Copy out the lines that include the word "down".

Data for this task:
[start]
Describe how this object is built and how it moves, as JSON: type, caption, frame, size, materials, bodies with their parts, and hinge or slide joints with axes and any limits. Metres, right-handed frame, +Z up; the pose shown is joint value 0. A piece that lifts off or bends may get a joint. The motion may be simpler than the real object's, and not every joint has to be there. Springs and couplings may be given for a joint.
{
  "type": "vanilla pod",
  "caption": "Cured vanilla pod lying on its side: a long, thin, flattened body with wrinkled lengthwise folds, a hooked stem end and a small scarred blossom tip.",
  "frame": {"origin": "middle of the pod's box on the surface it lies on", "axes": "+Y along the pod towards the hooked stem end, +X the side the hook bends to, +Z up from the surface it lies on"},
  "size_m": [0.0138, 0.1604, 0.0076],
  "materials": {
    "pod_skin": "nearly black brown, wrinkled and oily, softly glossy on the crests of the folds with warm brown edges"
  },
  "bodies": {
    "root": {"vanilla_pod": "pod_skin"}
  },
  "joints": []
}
[end]
[start]
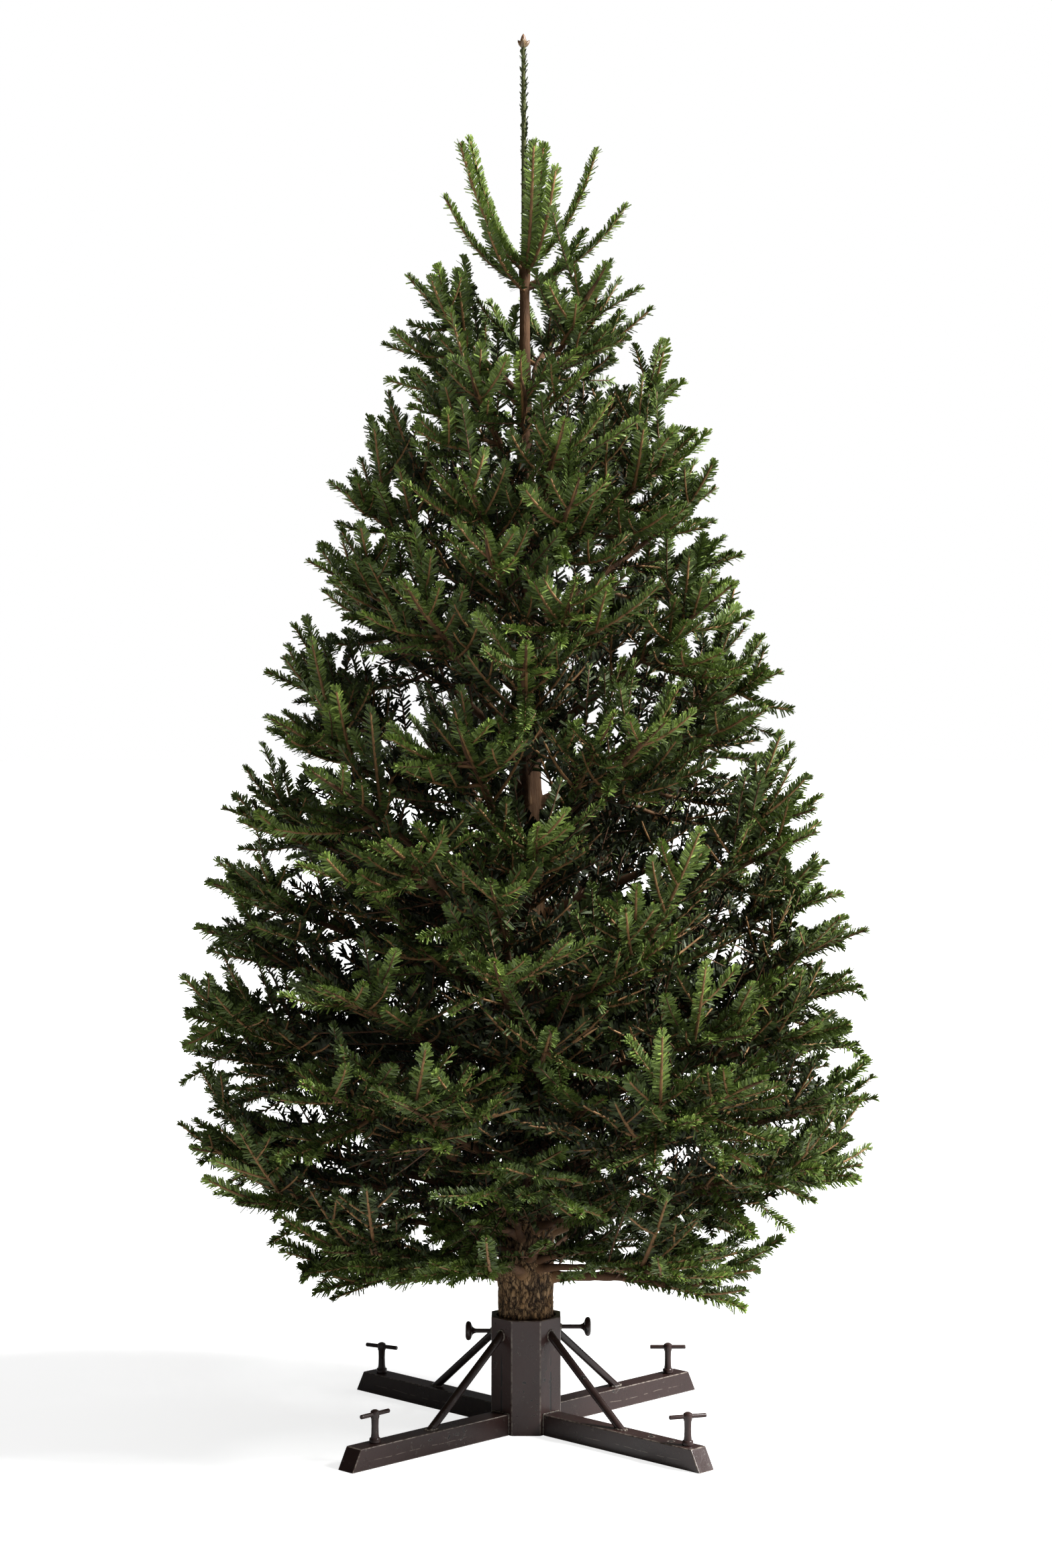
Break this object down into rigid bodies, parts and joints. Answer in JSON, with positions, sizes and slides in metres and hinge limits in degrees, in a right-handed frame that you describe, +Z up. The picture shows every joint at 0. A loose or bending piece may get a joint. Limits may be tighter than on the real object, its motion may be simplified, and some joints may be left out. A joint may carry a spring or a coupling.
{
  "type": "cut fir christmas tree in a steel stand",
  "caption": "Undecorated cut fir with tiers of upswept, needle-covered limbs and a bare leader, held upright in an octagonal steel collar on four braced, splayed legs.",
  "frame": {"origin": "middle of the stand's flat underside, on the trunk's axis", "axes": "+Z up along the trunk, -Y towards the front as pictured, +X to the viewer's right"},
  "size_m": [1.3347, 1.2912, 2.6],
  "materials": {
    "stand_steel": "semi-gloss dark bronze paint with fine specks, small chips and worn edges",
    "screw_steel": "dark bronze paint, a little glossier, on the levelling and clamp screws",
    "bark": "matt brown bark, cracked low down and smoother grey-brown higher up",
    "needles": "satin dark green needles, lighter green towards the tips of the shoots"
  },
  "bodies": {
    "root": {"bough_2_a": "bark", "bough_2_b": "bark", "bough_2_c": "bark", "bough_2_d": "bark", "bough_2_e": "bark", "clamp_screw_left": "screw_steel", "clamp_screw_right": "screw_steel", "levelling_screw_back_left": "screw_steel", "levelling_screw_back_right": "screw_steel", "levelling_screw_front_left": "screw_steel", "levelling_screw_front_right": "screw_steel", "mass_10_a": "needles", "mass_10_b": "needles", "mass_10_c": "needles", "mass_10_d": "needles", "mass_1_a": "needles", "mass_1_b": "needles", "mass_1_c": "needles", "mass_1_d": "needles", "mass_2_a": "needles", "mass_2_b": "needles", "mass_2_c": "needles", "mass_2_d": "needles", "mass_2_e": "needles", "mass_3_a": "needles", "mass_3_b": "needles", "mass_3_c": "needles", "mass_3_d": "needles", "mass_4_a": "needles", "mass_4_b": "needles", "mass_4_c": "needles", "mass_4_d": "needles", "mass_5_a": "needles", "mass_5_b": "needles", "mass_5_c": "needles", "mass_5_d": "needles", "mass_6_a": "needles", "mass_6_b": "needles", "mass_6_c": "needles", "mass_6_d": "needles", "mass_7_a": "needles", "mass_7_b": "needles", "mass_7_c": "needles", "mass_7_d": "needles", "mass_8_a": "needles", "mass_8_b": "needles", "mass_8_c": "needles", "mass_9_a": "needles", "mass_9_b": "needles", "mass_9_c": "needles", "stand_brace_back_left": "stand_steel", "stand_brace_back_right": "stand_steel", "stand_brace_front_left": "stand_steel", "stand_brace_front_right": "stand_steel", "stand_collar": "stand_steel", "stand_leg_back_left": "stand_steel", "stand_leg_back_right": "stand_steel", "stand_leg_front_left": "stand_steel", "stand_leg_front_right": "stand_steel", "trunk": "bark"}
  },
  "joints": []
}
[end]
[start]
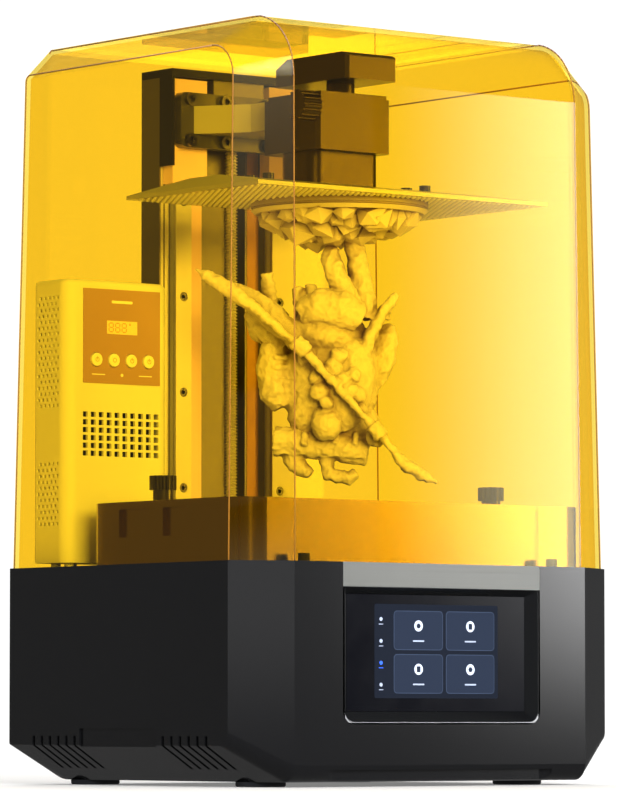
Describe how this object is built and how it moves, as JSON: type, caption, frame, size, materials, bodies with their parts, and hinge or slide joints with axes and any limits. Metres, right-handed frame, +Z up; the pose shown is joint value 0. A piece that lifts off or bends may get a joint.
[end]
Output:
Break this object down into rigid bodies, parts and joints. Answer in JSON, with positions, sizes and slides in metres and hinge limits in degrees, in a right-handed frame that you describe, +Z up. The picture shows every joint at 0. A loose or bending piece may get a joint. Limits may be tighter than on the real object, its motion may be simplified, and some joints may be left out. A joint may carry a spring or a coupling.
    "bark": "matt brown bark, cracked low down and smoother grey-brown higher up",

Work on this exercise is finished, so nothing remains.